Eski Çağ tarihi

Bilinen insanlık tarihinin en önemli dönemlerinden biri olarak kabul edilen ve Antik Çağ olarak da tanımlanan Eski Çağ, günümüze kadar gelen birçok mistik öğenin, halk efsanelerinin, kültürel alışkanlıkların,  sosyal statü algısının ve siyasal yapılanmanın oluştuğu dönemdir. Ancak tarihçilerin ve arkeologların büyük bir çoğunluğu da Eski Çağ konusunda farklı fikirlere sahiptir. Eski Çağ ile ilgili bazı tarihçilerin kabul ettiği görüş, M.S. 476 yılında Batı Roma İmparatorluğu’nun yıkılması ile Antik Çağı’ın sona erdiği yönündedir. Bazı tarihçilerse Antik Çağ Dönemi derken, Antik Yunan ve Antik Roma uygarlıklarını kast etmektedir.
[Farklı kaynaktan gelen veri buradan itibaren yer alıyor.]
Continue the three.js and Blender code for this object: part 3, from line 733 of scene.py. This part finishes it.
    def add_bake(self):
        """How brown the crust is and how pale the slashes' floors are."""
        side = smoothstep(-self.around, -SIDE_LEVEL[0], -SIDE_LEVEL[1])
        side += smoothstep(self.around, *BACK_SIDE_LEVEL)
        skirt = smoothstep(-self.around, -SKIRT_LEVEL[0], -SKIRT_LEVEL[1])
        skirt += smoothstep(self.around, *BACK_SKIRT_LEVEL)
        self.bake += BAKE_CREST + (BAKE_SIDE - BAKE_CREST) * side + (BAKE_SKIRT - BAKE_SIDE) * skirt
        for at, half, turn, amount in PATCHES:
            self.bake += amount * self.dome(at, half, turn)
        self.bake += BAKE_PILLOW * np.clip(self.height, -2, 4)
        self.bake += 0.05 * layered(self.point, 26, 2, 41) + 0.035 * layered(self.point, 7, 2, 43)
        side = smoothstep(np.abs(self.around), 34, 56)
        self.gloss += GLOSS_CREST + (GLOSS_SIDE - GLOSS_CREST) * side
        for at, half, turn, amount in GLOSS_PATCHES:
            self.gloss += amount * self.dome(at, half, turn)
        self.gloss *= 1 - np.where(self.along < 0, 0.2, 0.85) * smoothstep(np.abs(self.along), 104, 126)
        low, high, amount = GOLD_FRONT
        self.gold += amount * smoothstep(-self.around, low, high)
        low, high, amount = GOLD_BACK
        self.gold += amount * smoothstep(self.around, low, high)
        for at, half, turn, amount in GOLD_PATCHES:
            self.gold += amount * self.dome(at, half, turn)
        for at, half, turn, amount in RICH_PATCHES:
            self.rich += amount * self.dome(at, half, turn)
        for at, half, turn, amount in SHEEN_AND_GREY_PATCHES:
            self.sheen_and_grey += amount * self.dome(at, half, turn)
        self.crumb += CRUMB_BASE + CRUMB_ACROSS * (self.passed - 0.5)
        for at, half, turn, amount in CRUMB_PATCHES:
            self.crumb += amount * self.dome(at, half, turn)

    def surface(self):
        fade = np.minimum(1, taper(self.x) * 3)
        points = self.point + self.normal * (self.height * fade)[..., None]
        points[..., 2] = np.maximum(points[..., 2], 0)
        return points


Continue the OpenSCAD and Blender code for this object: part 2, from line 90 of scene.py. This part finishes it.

Her ne kadar bilimsel açıdan herhangi bir dayanağı olmadığı halde çökertilmeye çalışıyormuş gibi gösterilen evrimsel gelişim modelini ısrarla benimseyen bilimadamlarına göre bilinen tarih yazıyla, yazı ile 5 bin yıl önce Sümerlerin “çiviyazısını” bulmasıyla başlar. Tüm bu dönem içerisinde çeşitli tarihlendirmeler yapan tarihçiler kendi aralarında dahi insanoğlunun dünya üzerinde yaşamaya başladığı dönem ile ilgili genetik esaslar konusunda belirli bir fikir birliğine varamamışken, Antik Çağ ile ilgili kesin bir görüşe varamamaları da oldukça doğaldır.
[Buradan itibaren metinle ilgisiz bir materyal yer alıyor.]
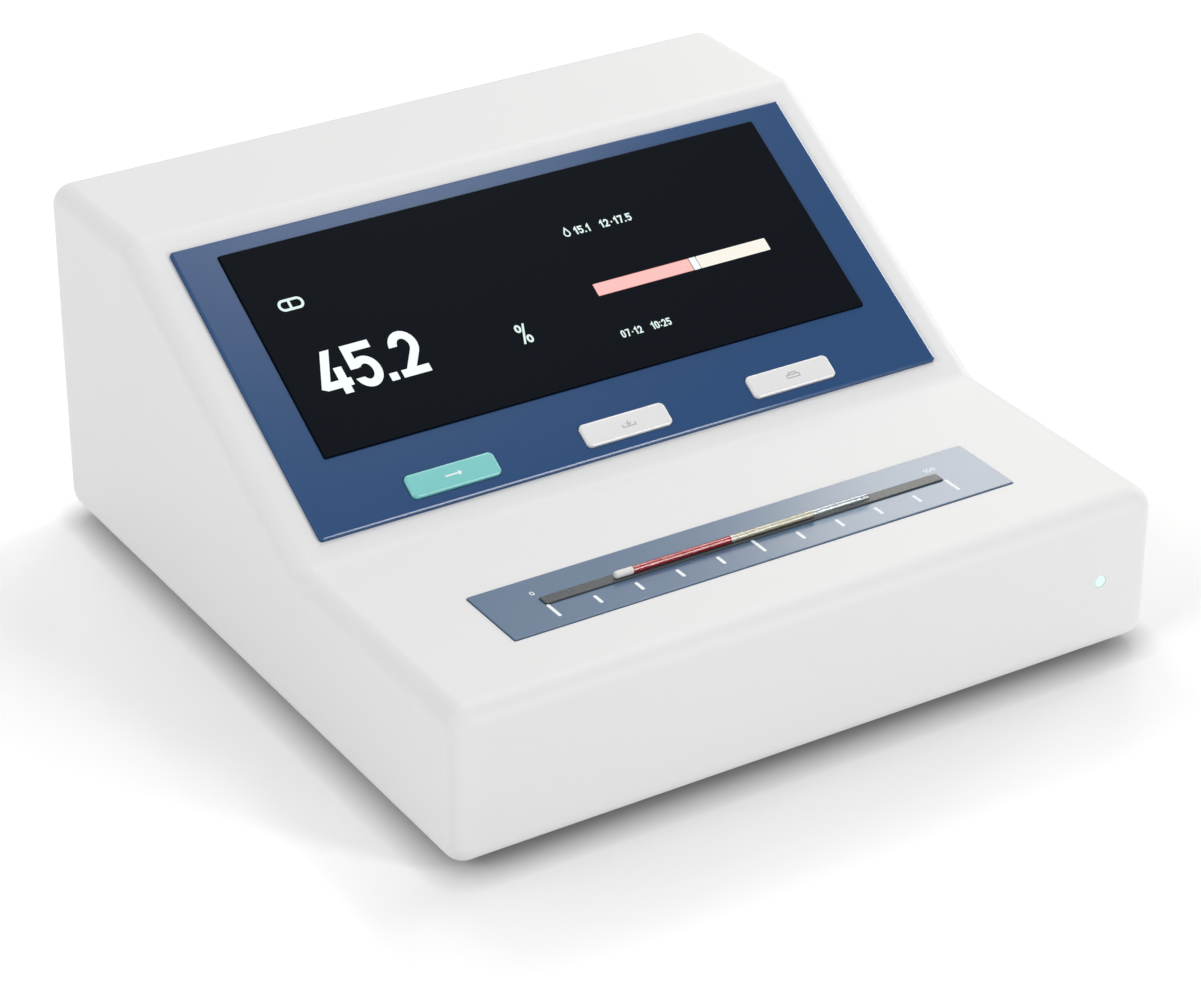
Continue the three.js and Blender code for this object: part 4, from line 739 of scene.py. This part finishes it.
# Spun tube: a rounded outline with a line where its layers meet
def tubeSymbol(x, y, stroke, levels):
    bend, middle, half = screen["tubeBend"], (y[0] + y[1]) / 2, (y[1] - y[0]) / 2
    outline = np.concatenate([arc(x[1] - bend, middle, bend, half, -90, 90),
                              arc(x[0] + bend, middle, bend, half, 90, 270)])
    layer = x[0] + screen["tubeLayer"] * (x[1] - x[0])
    return joined(
        ribbon(outline, stroke, *levels, closed=True),
        ribbon([(layer, y[0]), (layer, y[1])], stroke, *levels),
    )


# Drop: a circle below, two straight sides up to its tip
def dropSymbol(x, y, height, stroke, levels):
    radius = height * 0.32
    path = np.concatenate([arc(x, y + radius, radius, radius, 150, 390, 14), [[x, y + height]]])
    return ribbon(path, stroke, *levels, closed=True)


# Part of the bar: its inner field stands a hair over a rim of another tint
def barPart(name, x, radius, fieldFinish, rimFinish=None):
    low, high = screen["levels"]
    rows, rim = screen["barRows"], screen["rim"] if rimFinish else 0
    if rimFinish:
        addMark(f"{name}_rim", flatBar(x, rows, (low, high), radius), rimFinish)
    inner = (x[0] + rim, x[1] - rim), (rows[0] + rim, rows[1] - rim)
    field = flatBar(*inner, (low, high + screen["fieldRise"]), radius)
    addMark(name, field, fieldFinish)


def addScreen():
    s, levels = screen, screen["levels"]
    line = [numberShape(text, start, *s["lineDigit"], levels) for text, start in s["line"].items()]
    foot = [numberShape(text, start, *s["footDigit"], levels) for text, start in s["foot"].items()]
    number = numberShape(s["number"], s["start"], s["digit"], s["stroke"], s["gap"], levels)
    marks = {
        "big_number": (number, "screenWhite"),
        "percent_sign": (percentShape(s["share"], s["shareStroke"], levels), "screenMint"),
        "tube_symbol": (tubeSymbol(*s["tube"], s["tubeStroke"], levels), "screenMint"),
        "upper_numbers": (joined(dropSymbol(*s["drop"], levels), *line), "screenMint"),
        "lower_numbers": (joined(*foot), "screenMint"),
    }
    for name, (shape, finishName) in marks.items():
        addMark(name, shape, finishName)
    barPart("bar_red", s["red"], 0.12, "screenRed", "screenRedEdge")
    barPart("bar_white", s["white"], 0.05, "screenWhite")
    barPart("bar_cream", s["cream"], 0.3, "screenCream", "screenCreamEdge")


# Symbols of the white keys: their lines about the symbol's middle, and whether each line closes. An arrow
# points into a tray, and a sheet comes out of a feeder
symbols = {
    "levels": (keys["top"] - 0.1, keys["top"] + 0.02), "shift": 0.6, "stroke": 0.3,
    "arrowStart": -2.3, "arrowLength": 4.9, "arrowStroke": 0.45, "arrowHead": (1.1, 0.8, 0.08),
    "save": [
        ([(0, 0.9), (0, -0.1)], False), ([(-0.7, 0.1), (0, -0.45), (0.7, 0.1)], False),
        ([(-1.9, 0), (-1.9, -0.85), (1.9, -0.85), (1.9, 0)], False),
    ],
    "print": [
        ([(-1.9, -0.6), (-1.9, 0.3), (1.9, 0.3), (1.9, -0.6)], True),
        ([(-1.1, 0.3), (-1.1, 0.95), (1.1, 0.95), (1.1, 0.3)], False),
    ],
}


# Arrow: a line and a filled head
def arrowShape(x, y, length, levels):
    back, half, radius = symbols["arrowHead"]
    head = np.array([(x + length, y), (x + length - back, y + half), (x + length - back, y - half)])
    outline = roundedPolygon(head, [radius] * 3, 2)
    return joined(ribbon([(x, y), (x + length - 1, y)], symbols["arrowStroke"], *levels),
                  plate(outline, (0, 0), straight(*levels)))


def keySymbol(name, x):
    s, y = symbols, keys["row"]
    if name == "read":
        return arrowShape(x + s["arrowStart"], y, s["arrowLength"], s["levels"])
    middle = (x + s["shift"], y)
    lines = [ribbon(np.add(path, middle), s["stroke"], *s["levels"], closed) for path, closed in s[name]]
    return joined(*lines)


addScreen()
for name, x in keys["places"].items():
    inkName, slot = ("whiteInk", "key_teal") if name == "read" else ("greyInk", "key_white")
    addMark(f"{name}_symbol", keySymbol(name, x), inkName, f"{name}_button")
print("marks made")


# Scale plate, strip and tube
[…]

Antik Çağ ile ilgili birçok düşünce farklılığının bulunmasındaki en önemli nedenlerden biri de, bu dönemde çok az bilginin yazılı olarak kayıt altına alınmasıdır. Eski Çağ’da yaşayan Antik Yunan ve Antik Roma toplumlarında yazılı belgelerin sayısı çok az olduğu gibi, bu belgelerin de oldukça küçük bir bölümü günümüze kadar ulaşabilmiştir. Her ne kadar tarih biliminde yazılı tarih kadar söylenceli tarih de bir inceleme alanı olsa da, dilden dile anlatılarak günümüze gelen “hikayeler” bilimsel bir gerçeklik olarak kabul edilemez ki, günümüzde hala bazı tarihçiler ısrarlı bir tutumla bu hikayeleri gerçekmişçesine savunmaktadır.

Orta Çağ döneminde dahi çok düşük bir seviye olan okuryazarlığın Eski Çağ’da çok daha düşük ve yalnızca toplumun elit bir kesiminin tekelinde olduğu düşünüldüğünde, tarihçilerin Antik Dönem ile ilgili bilgilerinin çok kısıtlı olduğu da anlaşılmış olur. Antik Çağ’da herhangi biri tarafından yazılan bir eserin çoğaltılmasının tek yolu el ile kopyalamak olduğundan, birçok kitap ve belge tek nüsha olarak tarihin engin derinliklerine gömülmüştür. Antik Batı uygarlığının en gelişmiş devleti olarak algılanması için tüm Avrupalı tarihçilerin hala “büyük bir gayret” içerisinde olduğu Roma İmparatorluğu, okuryazarlık oranı dönemine göre çok yüksek oranda olan bir devlet olmasına rağmen günümüze ulaşan eser sayısı çok azdır.